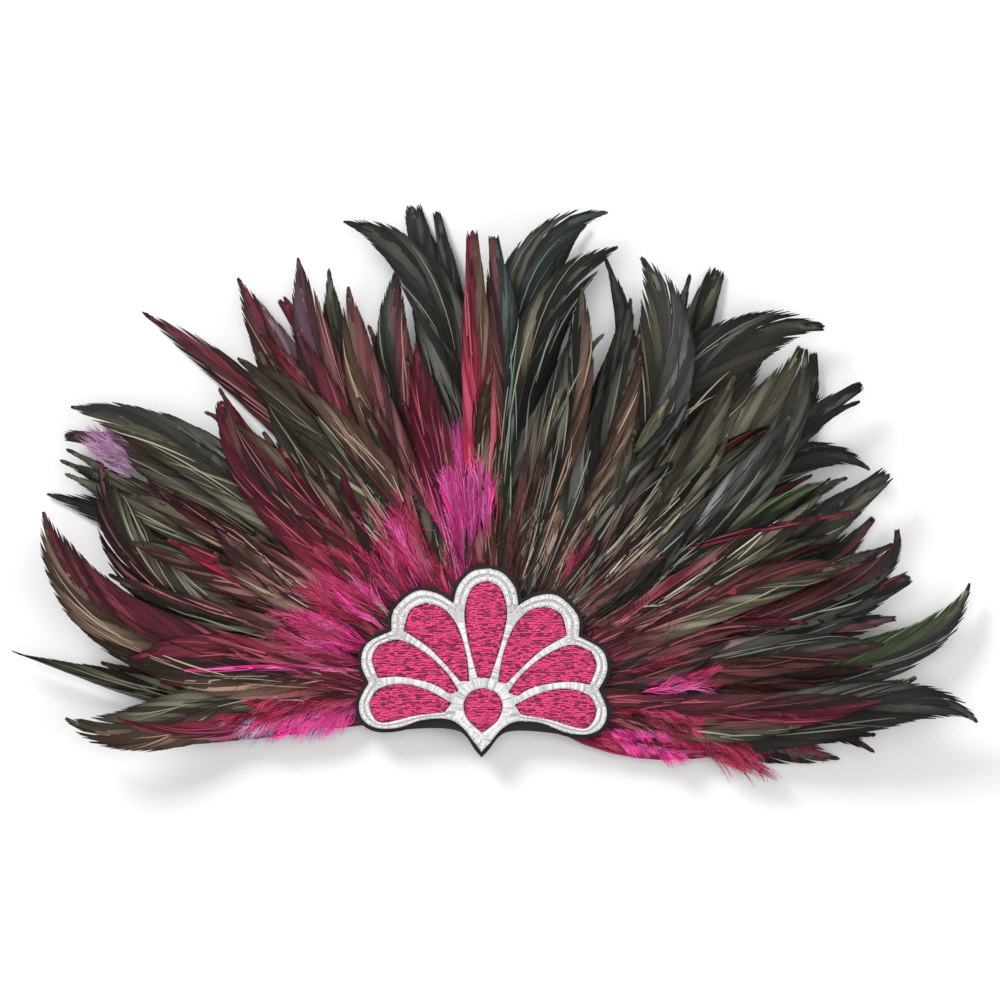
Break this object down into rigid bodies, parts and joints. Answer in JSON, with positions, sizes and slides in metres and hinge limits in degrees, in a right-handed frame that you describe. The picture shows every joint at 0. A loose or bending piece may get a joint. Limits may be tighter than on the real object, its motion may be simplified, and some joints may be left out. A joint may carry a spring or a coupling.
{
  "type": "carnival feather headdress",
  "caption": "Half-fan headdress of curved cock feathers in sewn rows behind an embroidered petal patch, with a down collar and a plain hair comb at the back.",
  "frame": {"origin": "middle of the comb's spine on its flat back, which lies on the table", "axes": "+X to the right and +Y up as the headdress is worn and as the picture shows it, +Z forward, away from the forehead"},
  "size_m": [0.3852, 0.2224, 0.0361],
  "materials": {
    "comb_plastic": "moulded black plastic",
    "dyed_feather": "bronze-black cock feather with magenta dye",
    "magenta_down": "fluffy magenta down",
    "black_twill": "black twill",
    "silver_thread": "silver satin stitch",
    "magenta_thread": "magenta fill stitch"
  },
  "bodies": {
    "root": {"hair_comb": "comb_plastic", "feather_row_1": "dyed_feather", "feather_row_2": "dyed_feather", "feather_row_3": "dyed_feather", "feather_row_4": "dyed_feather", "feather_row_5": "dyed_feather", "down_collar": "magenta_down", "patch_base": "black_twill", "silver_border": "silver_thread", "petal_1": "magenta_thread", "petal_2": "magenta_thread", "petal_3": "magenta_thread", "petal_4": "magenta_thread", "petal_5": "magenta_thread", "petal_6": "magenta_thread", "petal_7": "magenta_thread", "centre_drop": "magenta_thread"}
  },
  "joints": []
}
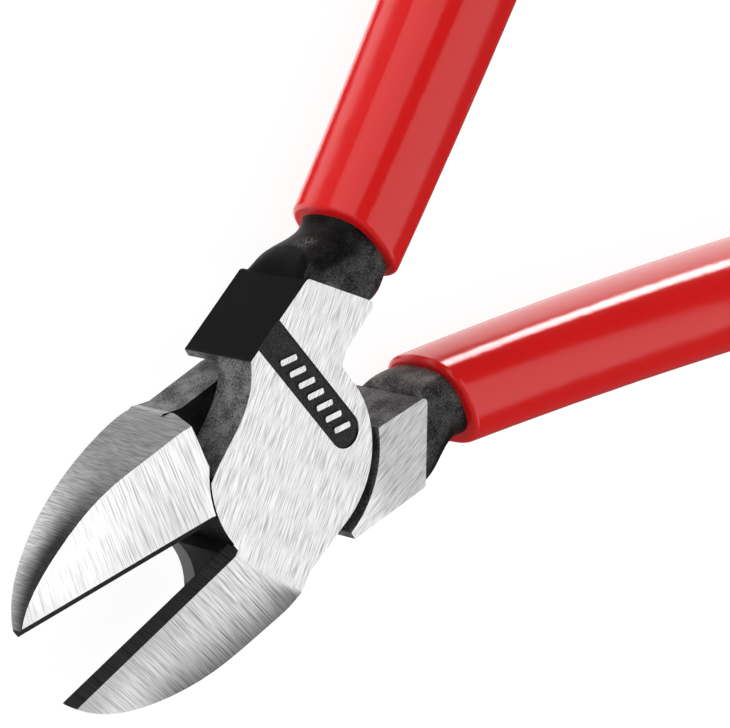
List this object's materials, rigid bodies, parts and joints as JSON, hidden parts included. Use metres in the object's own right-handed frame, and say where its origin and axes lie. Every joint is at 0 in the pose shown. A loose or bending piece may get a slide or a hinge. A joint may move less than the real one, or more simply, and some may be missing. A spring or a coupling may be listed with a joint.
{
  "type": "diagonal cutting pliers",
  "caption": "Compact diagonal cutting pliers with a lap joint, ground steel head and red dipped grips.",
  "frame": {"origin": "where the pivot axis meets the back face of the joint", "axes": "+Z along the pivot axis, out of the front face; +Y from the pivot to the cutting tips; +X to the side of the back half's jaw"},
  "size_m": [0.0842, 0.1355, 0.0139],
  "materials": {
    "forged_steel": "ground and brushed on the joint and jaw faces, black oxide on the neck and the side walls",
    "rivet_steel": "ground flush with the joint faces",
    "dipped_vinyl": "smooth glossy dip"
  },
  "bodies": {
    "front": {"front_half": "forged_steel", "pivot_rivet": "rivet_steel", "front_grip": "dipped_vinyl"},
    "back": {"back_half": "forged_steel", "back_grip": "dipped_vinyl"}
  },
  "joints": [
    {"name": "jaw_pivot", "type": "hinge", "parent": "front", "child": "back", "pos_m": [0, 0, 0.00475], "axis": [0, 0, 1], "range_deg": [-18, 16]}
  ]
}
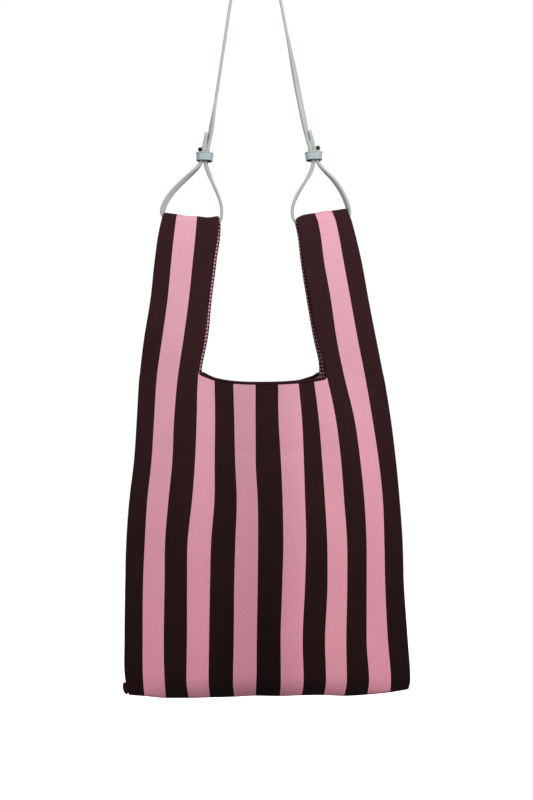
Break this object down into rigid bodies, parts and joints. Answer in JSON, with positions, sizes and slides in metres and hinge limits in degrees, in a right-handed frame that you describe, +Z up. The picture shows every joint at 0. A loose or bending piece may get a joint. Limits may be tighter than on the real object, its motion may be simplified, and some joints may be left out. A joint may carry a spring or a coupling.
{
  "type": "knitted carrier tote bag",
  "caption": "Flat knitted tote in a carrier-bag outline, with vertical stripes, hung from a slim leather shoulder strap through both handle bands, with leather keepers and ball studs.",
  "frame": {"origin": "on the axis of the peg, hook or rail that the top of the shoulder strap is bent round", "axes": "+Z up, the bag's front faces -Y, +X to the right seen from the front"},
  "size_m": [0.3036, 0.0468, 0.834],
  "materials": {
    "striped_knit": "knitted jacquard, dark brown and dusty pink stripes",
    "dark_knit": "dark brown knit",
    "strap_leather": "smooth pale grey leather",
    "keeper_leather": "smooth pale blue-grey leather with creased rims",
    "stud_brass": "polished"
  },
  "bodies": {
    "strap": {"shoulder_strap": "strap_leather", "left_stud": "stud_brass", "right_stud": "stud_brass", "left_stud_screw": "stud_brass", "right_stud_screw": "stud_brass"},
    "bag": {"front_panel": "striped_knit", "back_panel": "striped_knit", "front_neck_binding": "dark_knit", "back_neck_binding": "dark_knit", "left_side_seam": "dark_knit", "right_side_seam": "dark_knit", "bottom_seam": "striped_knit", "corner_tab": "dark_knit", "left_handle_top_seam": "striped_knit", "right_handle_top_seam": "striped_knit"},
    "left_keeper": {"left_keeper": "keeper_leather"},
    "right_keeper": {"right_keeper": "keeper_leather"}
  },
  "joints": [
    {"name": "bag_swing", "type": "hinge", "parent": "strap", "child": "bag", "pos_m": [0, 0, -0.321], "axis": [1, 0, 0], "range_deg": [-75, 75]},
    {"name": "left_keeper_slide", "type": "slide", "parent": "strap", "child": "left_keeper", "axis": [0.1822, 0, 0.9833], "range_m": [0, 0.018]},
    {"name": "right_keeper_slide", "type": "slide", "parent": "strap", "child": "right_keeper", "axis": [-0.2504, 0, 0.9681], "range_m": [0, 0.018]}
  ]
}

· · · · · · ·

▶ Exercise description
Reproduce the listing in full. Keep it exactly as written.

▶ Task output
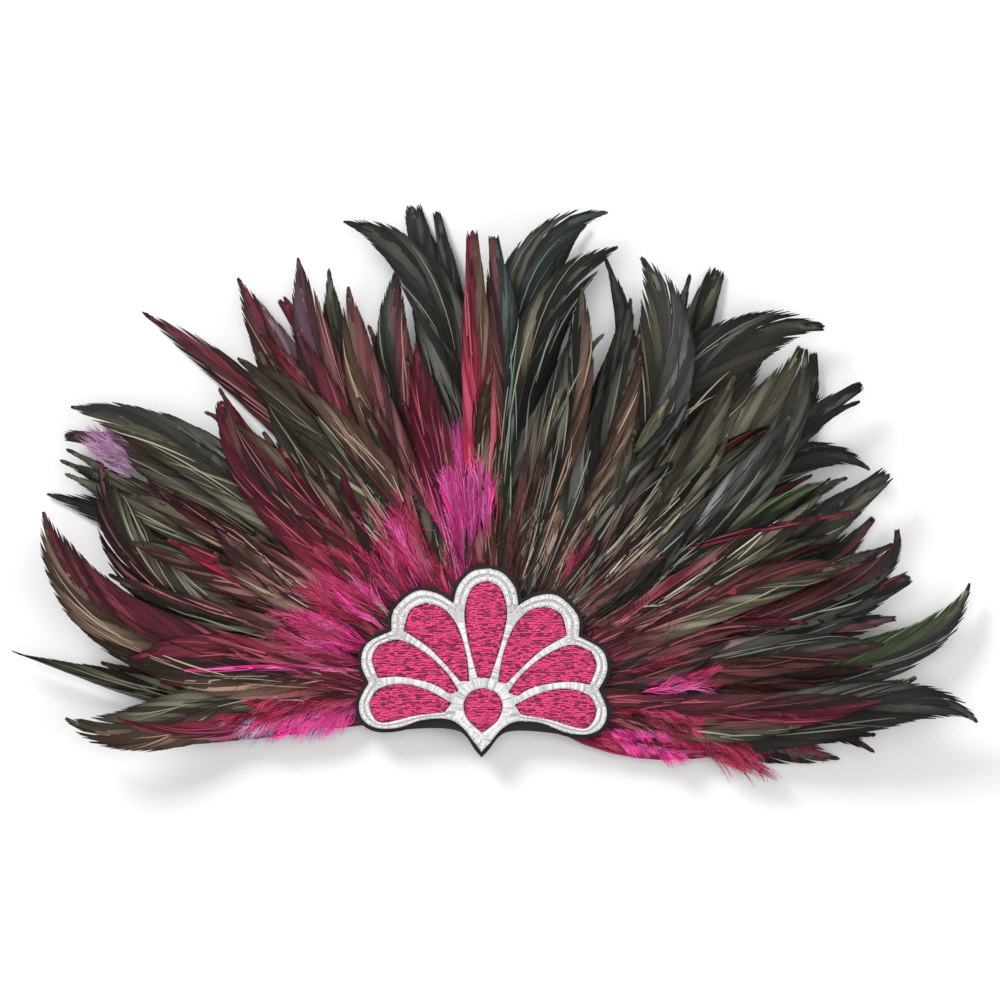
Break this object down into rigid bodies, parts and joints. Answer in JSON, with positions, sizes and slides in metres and hinge limits in degrees, in a right-handed frame that you describe. The picture shows every joint at 0. A loose or bending piece may get a joint. Limits may be tighter than on the real object, its motion may be simplified, and some joints may be left out. A joint may carry a spring or a coupling.
{
  "type": "carnival feather headdress",
  "caption": "Half-fan headdress of curved cock feathers in sewn rows behind an embroidered petal patch, with a down collar and a plain hair comb at the back.",
  "frame": {"origin": "middle of the comb's spine on its flat back, which lies on the table", "axes": "+X to the right and +Y up as the headdress is worn and as the picture shows it, +Z forward, away from the forehead"},
  "size_m": [0.3852, 0.2224, 0.0361],
  "materials": {
    "comb_plastic": "moulded black plastic",
    "dyed_feather": "bronze-black cock feather with magenta dye",
    "magenta_down": "fluffy magenta down",
    "black_twill": "black twill",
    "silver_thread": "silver satin stitch",
    "magenta_thread": "magenta fill stitch"
  },
  "bodies": {
    "root": {"hair_comb": "comb_plastic", "feather_row_1": "dyed_feather", "feather_row_2": "dyed_feather", "feather_row_3": "dyed_feather", "feather_row_4": "dyed_feather", "feather_row_5": "dyed_feather", "down_collar": "magenta_down", "patch_base": "black_twill", "silver_border": "silver_thread", "petal_1": "magenta_thread", "petal_2": "magenta_thread", "petal_3": "magenta_thread", "petal_4": "magenta_thread", "petal_5": "magenta_thread", "petal_6": "magenta_thread", "petal_7": "magenta_thread", "centre_drop": "magenta_thread"}
  },
  "joints": []
}
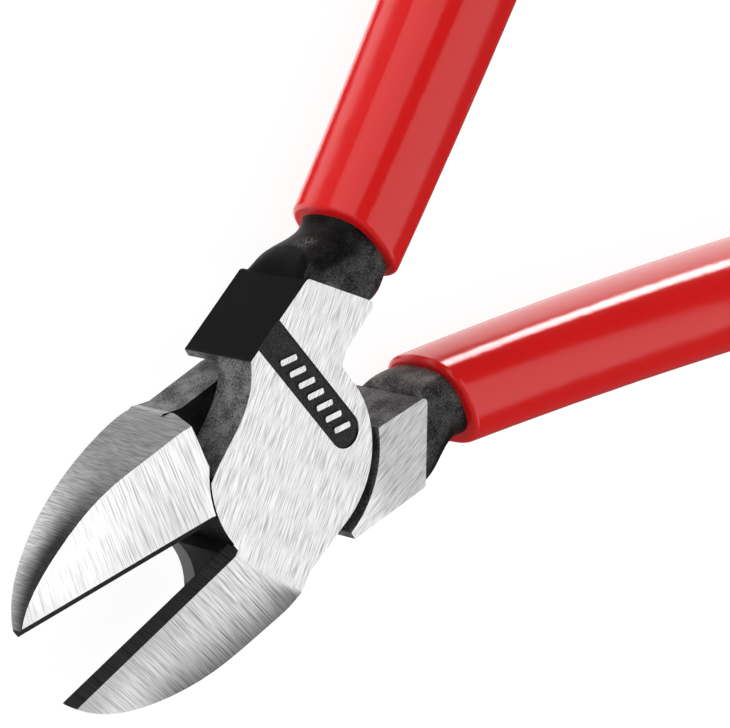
List this object's materials, rigid bodies, parts and joints as JSON, hidden parts included. Use metres in the object's own right-handed frame, and say where its origin and axes lie. Every joint is at 0 in the pose shown. A loose or bending piece may get a slide or a hinge. A joint may move less than the real one, or more simply, and some may be missing. A spring or a coupling may be listed with a joint.
{
  "type": "diagonal cutting pliers",
  "caption": "Compact diagonal cutting pliers with a lap joint, ground steel head and red dipped grips.",
  "frame": {"origin": "where the pivot axis meets the back face of the joint", "axes": "+Z along the pivot axis, out of the front face; +Y from the pivot to the cutting tips; +X to the side of the back half's jaw"},
  "size_m": [0.0842, 0.1355, 0.0139],
  "materials": {
    "forged_steel": "ground and brushed on the joint and jaw faces, black oxide on the neck and the side walls",
    "rivet_steel": "ground flush with the joint faces",
    "dipped_vinyl": "smooth glossy dip"
  },
  "bodies": {
    "front": {"front_half": "forged_steel", "pivot_rivet": "rivet_steel", "front_grip": "dipped_vinyl"},
    "back": {"back_half": "forged_steel", "back_grip": "dipped_vinyl"}
  },
  "joints": [
    {"name": "jaw_pivot", "type": "hinge", "parent": "front", "child": "back", "pos_m": [0, 0, 0.00475], "axis": [0, 0, 1], "range_deg": [-18, 16]}
  ]
}
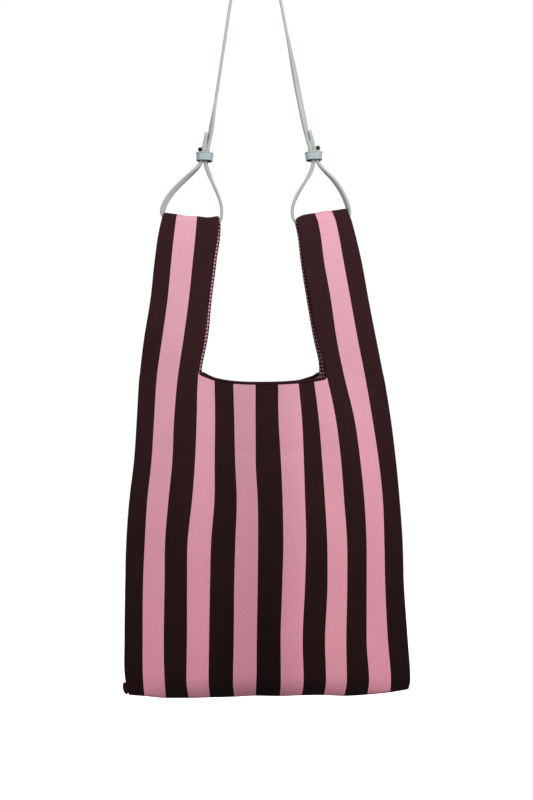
Break this object down into rigid bodies, parts and joints. Answer in JSON, with positions, sizes and slides in metres and hinge limits in degrees, in a right-handed frame that you describe, +Z up. The picture shows every joint at 0. A loose or bending piece may get a joint. Limits may be tighter than on the real object, its motion may be simplified, and some joints may be left out. A joint may carry a spring or a coupling.
{
  "type": "knitted carrier tote bag",
  "caption": "Flat knitted tote in a carrier-bag outline, with vertical stripes, hung from a slim leather shoulder strap through both handle bands, with leather keepers and ball studs.",
  "frame": {"origin": "on the axis of the peg, hook or rail that the top of the shoulder strap is bent round", "axes": "+Z up, the bag's front faces -Y, +X to the right seen from the front"},
  "size_m": [0.3036, 0.0468, 0.834],
  "materials": {
    "striped_knit": "knitted jacquard, dark brown and dusty pink stripes",
    "dark_knit": "dark brown knit",
    "strap_leather": "smooth pale grey leather",
    "keeper_leather": "smooth pale blue-grey leather with creased rims",
    "stud_brass": "polished"
  },
  "bodies": {
    "strap": {"shoulder_strap": "strap_leather", "left_stud": "stud_brass", "right_stud": "stud_brass", "left_stud_screw": "stud_brass", "right_stud_screw": "stud_brass"},
    "bag": {"front_panel": "striped_knit", "back_panel": "striped_knit", "front_neck_binding": "dark_knit", "back_neck_binding": "dark_knit", "left_side_seam": "dark_knit", "right_side_seam": "dark_knit", "bottom_seam": "striped_knit", "corner_tab": "dark_knit", "left_handle_top_seam": "striped_knit", "right_handle_top_seam": "striped_knit"},
    "left_keeper": {"left_keeper": "keeper_leather"},
    "right_keeper": {"right_keeper": "keeper_leather"}
  },
  "joints": [
    {"name": "bag_swing", "type": "hinge", "parent": "strap", "child": "bag", "pos_m": [0, 0, -0.321], "axis": [1, 0, 0], "range_deg": [-75, 75]},
    {"name": "left_keeper_slide", "type": "slide", "parent": "strap", "child": "left_keeper", "axis": [0.1822, 0, 0.9833], "range_m": [0, 0.018]},
    {"name": "right_keeper_slide", "type": "slide", "parent": "strap", "child": "right_keeper", "axis": [-0.2504, 0, 0.9681], "range_m": [0, 0.018]}
  ]
}